RECORDS FOR PROCESSING:
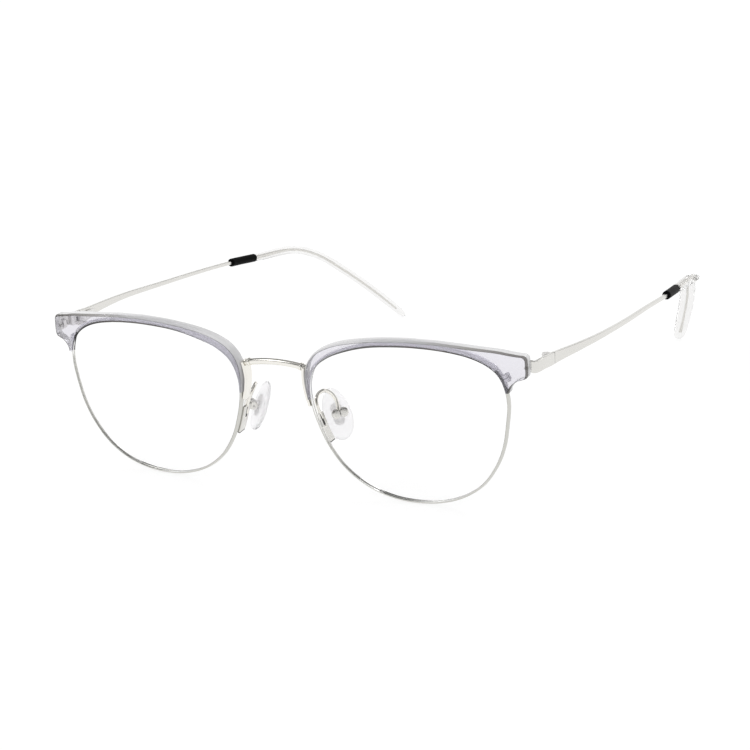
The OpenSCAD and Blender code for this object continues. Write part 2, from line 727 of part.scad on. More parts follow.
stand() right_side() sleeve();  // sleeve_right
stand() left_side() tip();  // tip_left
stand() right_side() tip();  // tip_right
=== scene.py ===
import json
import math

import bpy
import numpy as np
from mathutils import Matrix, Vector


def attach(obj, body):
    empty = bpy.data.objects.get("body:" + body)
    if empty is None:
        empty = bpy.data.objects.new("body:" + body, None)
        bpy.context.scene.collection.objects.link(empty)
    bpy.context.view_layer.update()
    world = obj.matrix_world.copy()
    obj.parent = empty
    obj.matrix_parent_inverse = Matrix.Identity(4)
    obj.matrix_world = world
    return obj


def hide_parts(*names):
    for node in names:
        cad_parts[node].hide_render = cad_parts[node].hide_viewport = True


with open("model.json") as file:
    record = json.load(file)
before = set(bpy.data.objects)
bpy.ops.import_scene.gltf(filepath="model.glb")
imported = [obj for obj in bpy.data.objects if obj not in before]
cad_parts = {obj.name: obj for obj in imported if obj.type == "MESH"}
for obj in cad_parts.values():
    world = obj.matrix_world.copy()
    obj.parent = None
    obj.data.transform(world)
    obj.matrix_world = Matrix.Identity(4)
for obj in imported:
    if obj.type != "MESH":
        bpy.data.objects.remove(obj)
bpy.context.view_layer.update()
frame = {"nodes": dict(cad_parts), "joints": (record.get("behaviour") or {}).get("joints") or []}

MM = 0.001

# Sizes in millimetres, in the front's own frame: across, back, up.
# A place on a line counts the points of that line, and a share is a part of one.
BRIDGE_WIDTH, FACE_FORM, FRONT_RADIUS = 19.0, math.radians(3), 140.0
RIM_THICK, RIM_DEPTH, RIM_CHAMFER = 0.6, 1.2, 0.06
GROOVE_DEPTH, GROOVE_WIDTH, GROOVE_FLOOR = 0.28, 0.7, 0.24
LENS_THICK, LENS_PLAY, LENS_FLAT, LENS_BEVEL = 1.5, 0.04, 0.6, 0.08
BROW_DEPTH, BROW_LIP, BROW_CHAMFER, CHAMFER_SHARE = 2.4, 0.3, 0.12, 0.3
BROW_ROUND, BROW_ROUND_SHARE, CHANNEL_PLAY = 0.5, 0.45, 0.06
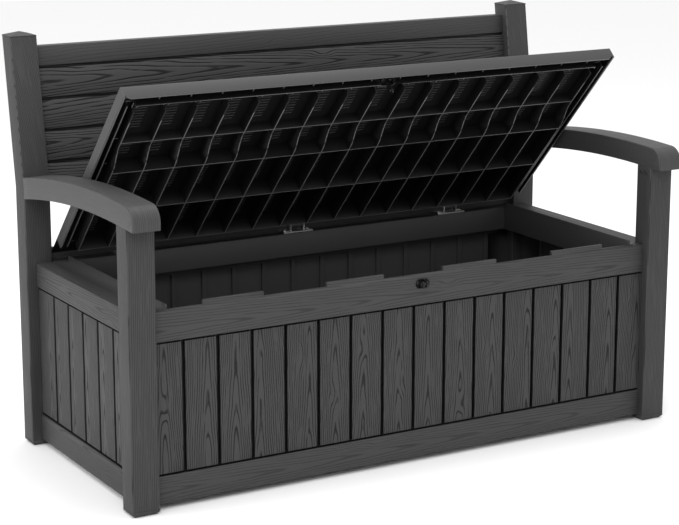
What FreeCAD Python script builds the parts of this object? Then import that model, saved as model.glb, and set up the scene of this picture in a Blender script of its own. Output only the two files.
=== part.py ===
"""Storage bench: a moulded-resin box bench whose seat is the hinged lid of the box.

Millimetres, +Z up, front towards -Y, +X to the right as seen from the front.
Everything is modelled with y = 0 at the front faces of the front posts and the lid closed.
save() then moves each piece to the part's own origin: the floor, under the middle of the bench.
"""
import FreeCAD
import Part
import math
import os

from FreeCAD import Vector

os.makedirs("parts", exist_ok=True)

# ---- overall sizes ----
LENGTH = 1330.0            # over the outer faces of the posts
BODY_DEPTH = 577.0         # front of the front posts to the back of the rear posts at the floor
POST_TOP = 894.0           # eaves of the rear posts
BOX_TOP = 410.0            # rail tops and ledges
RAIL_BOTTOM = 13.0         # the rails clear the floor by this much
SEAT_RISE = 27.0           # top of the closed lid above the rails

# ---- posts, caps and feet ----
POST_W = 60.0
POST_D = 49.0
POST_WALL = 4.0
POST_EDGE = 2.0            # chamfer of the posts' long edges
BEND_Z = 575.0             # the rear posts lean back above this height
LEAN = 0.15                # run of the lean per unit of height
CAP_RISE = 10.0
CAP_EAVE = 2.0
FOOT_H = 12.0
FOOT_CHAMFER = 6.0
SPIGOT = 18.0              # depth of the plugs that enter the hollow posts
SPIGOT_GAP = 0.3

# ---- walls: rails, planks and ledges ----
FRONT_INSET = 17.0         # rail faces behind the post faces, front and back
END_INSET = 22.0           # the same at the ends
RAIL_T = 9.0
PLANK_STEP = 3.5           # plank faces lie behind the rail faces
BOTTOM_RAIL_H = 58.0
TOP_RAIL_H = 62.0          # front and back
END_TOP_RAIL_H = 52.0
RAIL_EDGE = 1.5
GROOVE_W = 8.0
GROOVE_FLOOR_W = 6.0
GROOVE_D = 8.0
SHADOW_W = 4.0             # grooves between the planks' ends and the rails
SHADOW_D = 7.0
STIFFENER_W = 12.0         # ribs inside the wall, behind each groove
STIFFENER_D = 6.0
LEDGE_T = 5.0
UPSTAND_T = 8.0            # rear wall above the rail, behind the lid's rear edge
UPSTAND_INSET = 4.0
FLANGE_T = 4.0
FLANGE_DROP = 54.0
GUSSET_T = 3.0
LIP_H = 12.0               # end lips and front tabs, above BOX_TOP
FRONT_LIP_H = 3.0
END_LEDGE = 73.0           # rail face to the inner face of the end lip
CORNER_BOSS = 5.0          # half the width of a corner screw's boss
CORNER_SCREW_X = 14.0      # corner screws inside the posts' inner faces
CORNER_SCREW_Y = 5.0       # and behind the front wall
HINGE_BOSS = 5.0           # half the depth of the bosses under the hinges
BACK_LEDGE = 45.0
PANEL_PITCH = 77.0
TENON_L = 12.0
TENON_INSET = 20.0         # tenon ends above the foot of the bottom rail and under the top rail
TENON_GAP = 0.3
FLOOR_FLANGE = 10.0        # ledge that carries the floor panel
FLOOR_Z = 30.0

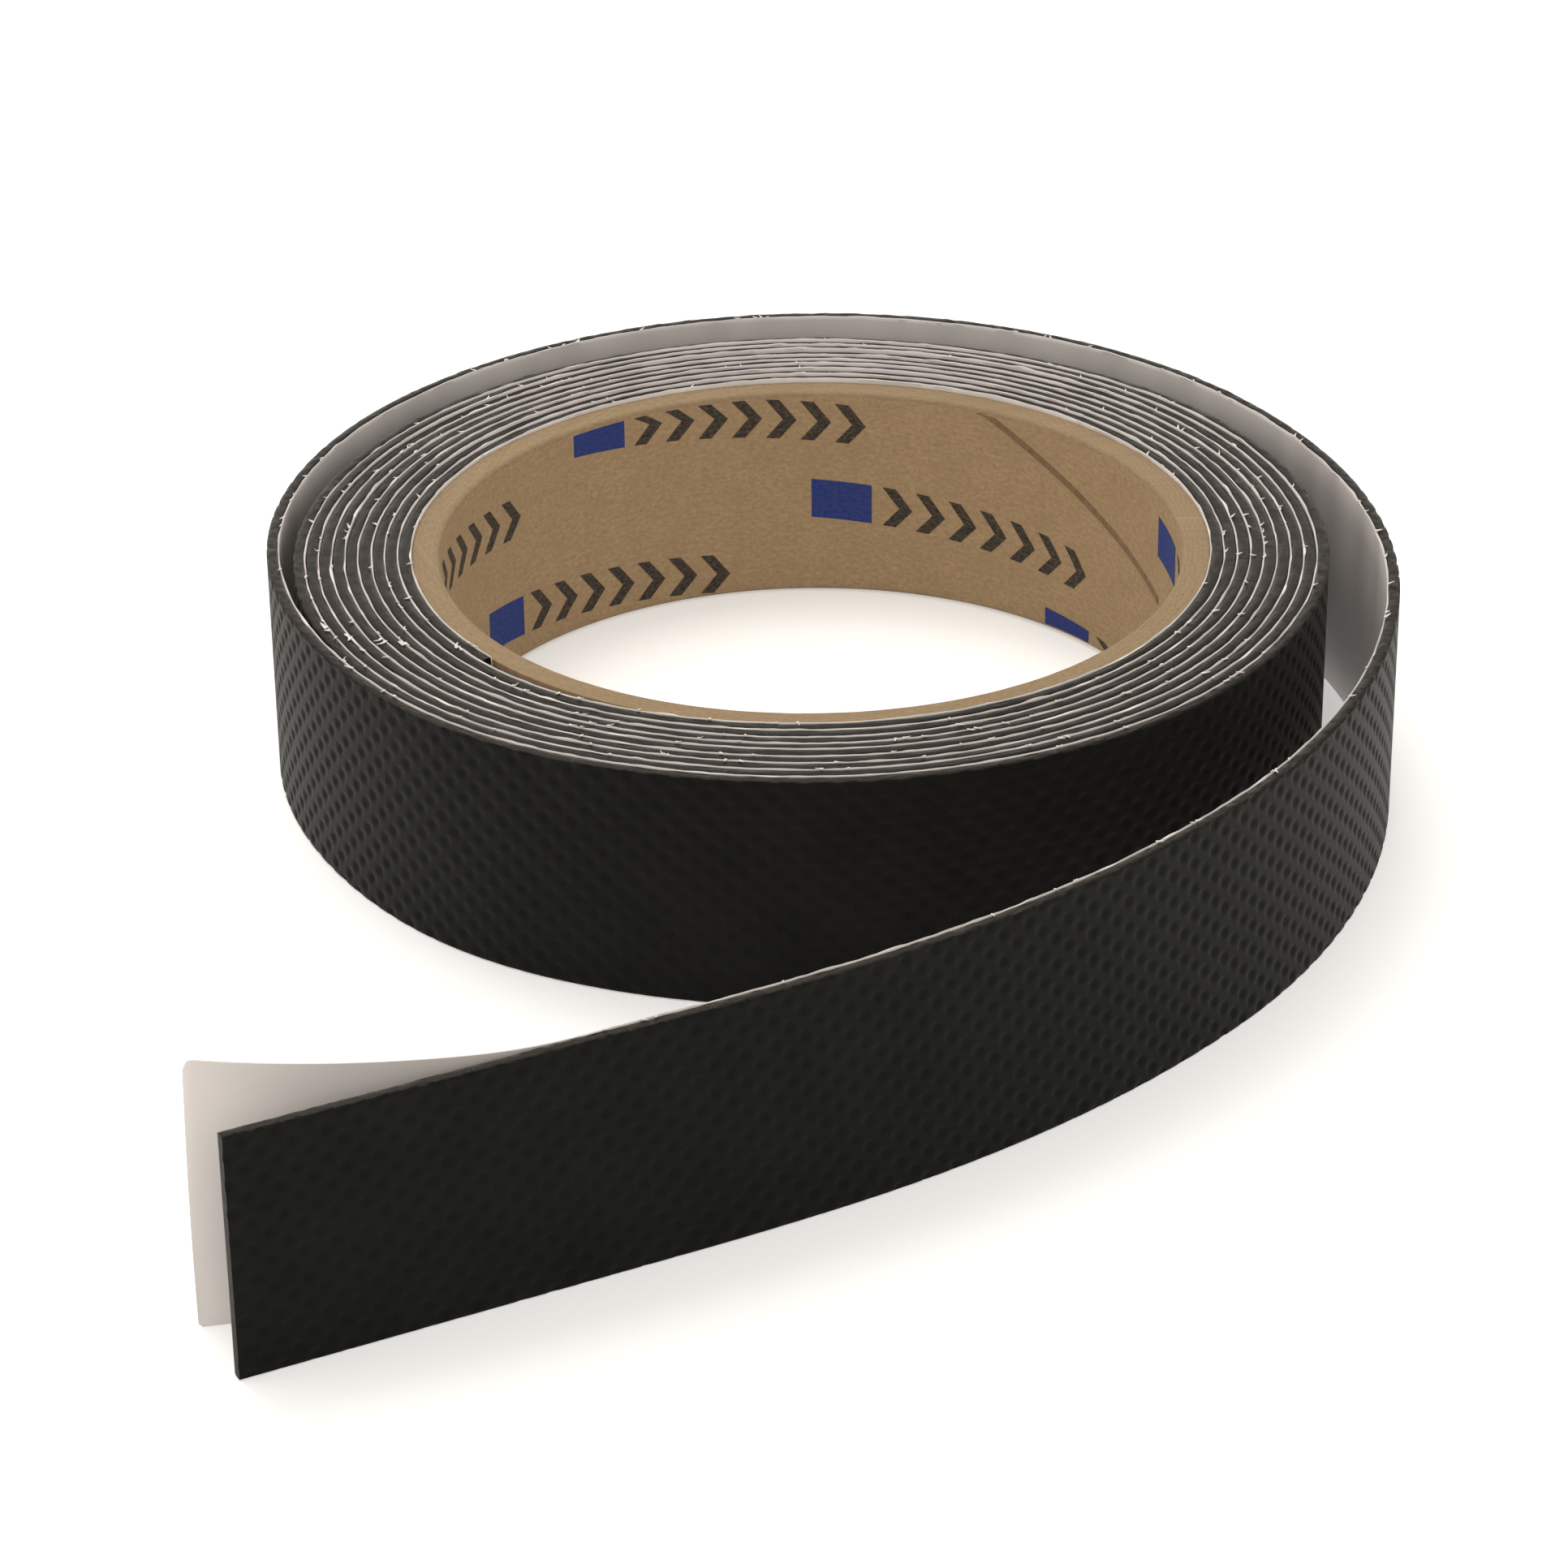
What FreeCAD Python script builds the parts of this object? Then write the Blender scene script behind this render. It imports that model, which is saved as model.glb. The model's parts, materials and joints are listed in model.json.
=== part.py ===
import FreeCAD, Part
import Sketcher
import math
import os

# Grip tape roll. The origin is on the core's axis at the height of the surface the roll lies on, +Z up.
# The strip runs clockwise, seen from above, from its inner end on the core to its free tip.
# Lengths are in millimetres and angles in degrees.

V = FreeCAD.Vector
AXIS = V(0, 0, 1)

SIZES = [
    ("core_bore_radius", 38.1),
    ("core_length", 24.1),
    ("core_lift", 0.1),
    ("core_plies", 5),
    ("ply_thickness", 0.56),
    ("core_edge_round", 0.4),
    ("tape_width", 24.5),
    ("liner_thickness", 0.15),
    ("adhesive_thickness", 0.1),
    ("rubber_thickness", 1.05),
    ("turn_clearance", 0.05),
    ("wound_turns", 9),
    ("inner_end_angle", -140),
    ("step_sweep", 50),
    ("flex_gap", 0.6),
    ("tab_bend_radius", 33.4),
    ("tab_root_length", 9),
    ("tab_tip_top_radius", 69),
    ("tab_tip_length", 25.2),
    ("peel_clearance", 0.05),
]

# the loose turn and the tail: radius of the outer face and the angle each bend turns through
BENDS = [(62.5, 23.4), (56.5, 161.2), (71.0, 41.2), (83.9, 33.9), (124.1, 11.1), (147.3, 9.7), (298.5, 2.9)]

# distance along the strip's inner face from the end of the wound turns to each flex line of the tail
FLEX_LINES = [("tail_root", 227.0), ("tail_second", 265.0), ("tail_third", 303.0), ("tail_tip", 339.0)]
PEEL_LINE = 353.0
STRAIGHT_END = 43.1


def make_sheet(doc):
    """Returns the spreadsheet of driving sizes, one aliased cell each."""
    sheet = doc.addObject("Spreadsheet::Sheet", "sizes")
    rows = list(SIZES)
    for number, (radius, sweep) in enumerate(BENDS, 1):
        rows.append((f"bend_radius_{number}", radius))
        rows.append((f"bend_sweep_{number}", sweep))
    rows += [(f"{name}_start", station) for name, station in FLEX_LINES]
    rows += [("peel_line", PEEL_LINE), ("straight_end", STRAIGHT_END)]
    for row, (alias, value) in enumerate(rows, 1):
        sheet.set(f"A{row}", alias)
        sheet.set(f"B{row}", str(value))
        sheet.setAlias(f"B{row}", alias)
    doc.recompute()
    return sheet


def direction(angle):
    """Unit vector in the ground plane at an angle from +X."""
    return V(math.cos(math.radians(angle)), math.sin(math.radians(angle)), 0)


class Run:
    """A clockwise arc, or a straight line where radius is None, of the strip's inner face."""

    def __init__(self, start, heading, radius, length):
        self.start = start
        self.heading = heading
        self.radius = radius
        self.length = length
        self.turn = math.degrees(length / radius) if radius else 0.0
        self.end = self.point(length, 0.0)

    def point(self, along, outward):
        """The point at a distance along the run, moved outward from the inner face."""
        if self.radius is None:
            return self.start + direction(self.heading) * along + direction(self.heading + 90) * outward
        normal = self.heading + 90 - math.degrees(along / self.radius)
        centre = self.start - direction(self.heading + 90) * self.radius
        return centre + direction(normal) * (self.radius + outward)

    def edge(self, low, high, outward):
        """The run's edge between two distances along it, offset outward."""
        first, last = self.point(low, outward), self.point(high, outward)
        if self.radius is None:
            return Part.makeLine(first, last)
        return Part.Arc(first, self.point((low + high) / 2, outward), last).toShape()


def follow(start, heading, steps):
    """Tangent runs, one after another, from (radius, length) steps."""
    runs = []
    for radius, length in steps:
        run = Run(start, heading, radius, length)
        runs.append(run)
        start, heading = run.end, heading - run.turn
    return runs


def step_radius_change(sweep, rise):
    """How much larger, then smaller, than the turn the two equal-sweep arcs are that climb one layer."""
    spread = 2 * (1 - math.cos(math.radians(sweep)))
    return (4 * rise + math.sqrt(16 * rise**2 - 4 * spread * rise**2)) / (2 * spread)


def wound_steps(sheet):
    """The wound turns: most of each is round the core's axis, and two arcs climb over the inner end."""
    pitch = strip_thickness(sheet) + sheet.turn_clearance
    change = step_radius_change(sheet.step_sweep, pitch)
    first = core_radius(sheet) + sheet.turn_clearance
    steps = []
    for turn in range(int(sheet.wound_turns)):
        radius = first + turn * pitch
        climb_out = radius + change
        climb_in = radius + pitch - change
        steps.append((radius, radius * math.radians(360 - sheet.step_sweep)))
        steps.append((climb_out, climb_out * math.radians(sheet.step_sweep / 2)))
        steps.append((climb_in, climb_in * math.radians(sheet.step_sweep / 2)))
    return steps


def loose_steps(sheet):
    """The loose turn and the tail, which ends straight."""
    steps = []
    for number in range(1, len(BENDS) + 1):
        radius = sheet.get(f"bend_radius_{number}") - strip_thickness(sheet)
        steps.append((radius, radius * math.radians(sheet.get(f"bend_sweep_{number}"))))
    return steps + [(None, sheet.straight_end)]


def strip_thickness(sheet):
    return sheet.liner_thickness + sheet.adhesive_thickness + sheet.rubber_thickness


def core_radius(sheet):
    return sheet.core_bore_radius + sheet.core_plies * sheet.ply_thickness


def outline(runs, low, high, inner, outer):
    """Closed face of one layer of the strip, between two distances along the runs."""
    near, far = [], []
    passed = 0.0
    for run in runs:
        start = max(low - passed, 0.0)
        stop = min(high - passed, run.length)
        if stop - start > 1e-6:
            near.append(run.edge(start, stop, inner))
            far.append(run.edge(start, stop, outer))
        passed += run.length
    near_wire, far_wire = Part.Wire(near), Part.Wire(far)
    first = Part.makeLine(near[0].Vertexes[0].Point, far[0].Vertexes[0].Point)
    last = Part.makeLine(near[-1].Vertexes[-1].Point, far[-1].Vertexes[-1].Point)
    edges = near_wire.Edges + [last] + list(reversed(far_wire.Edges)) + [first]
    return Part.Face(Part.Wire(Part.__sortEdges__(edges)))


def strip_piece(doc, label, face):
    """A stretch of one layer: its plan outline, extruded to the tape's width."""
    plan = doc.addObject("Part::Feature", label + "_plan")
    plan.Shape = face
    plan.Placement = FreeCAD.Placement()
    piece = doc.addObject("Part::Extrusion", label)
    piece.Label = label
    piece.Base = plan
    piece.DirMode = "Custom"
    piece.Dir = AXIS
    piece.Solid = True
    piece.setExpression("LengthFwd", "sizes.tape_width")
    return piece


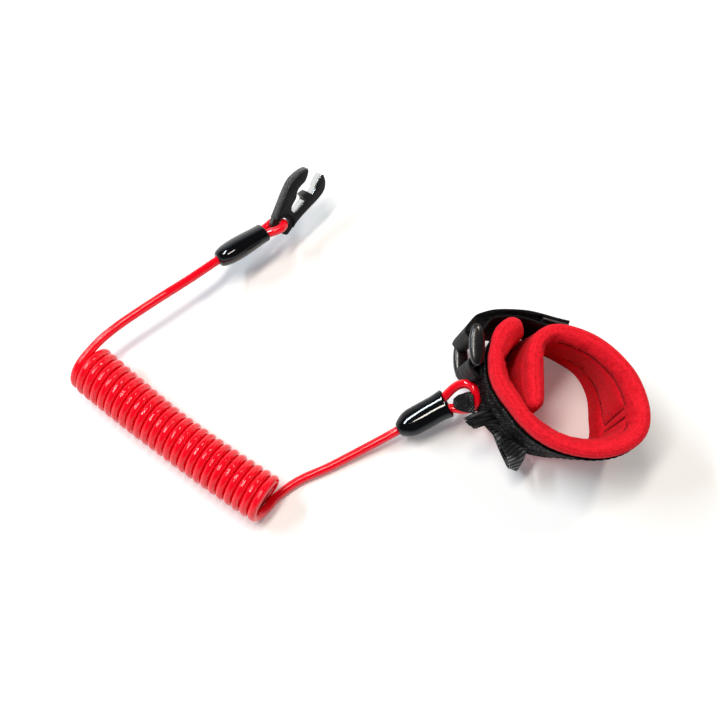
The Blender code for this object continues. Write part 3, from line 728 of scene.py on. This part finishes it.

AIM OF THE TASK: Return the opening line of the data and every line after it through the line containing "BROW_ROUND, BROW_ROUND_SHARE, CHANNEL_PLAY", please, exactly as written and with nothing added.

RESPONSE:
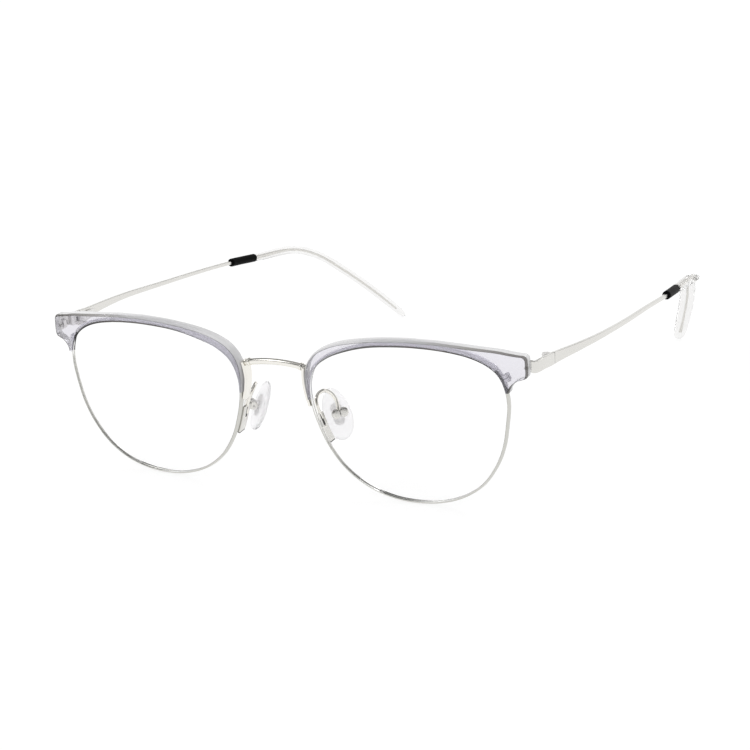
The OpenSCAD and Blender code for this object continues. Write part 2, from line 727 of part.scad on. More parts follow.
stand() right_side() sleeve();  // sleeve_right
stand() left_side() tip();  // tip_left
stand() right_side() tip();  // tip_right
=== scene.py ===
import json
import math

import bpy
import numpy as np
from mathutils import Matrix, Vector


def attach(obj, body):
    empty = bpy.data.objects.get("body:" + body)
    if empty is None:
        empty = bpy.data.objects.new("body:" + body, None)
        bpy.context.scene.collection.objects.link(empty)
    bpy.context.view_layer.update()
    world = obj.matrix_world.copy()
    obj.parent = empty
    obj.matrix_parent_inverse = Matrix.Identity(4)
    obj.matrix_world = world
    return obj


def hide_parts(*names):
    for node in names:
        cad_parts[node].hide_render = cad_parts[node].hide_viewport = True


with open("model.json") as file:
    record = json.load(file)
before = set(bpy.data.objects)
bpy.ops.import_scene.gltf(filepath="model.glb")
imported = [obj for obj in bpy.data.objects if obj not in before]
cad_parts = {obj.name: obj for obj in imported if obj.type == "MESH"}
for obj in cad_parts.values():
    world = obj.matrix_world.copy()
    obj.parent = None
    obj.data.transform(world)
    obj.matrix_world = Matrix.Identity(4)
for obj in imported:
    if obj.type != "MESH":
        bpy.data.objects.remove(obj)
bpy.context.view_layer.update()
frame = {"nodes": dict(cad_parts), "joints": (record.get("behaviour") or {}).get("joints") or []}

MM = 0.001

# Sizes in millimetres, in the front's own frame: across, back, up.
# A place on a line counts the points of that line, and a share is a part of one.
BRIDGE_WIDTH, FACE_FORM, FRONT_RADIUS = 19.0, math.radians(3), 140.0
RIM_THICK, RIM_DEPTH, RIM_CHAMFER = 0.6, 1.2, 0.06
GROOVE_DEPTH, GROOVE_WIDTH, GROOVE_FLOOR = 0.28, 0.7, 0.24
LENS_THICK, LENS_PLAY, LENS_FLAT, LENS_BEVEL = 1.5, 0.04, 0.6, 0.08
BROW_DEPTH, BROW_LIP, BROW_CHAMFER, CHAMFER_SHARE = 2.4, 0.3, 0.12, 0.3
BROW_ROUND, BROW_ROUND_SHARE, CHANNEL_PLAY = 0.5, 0.45, 0.06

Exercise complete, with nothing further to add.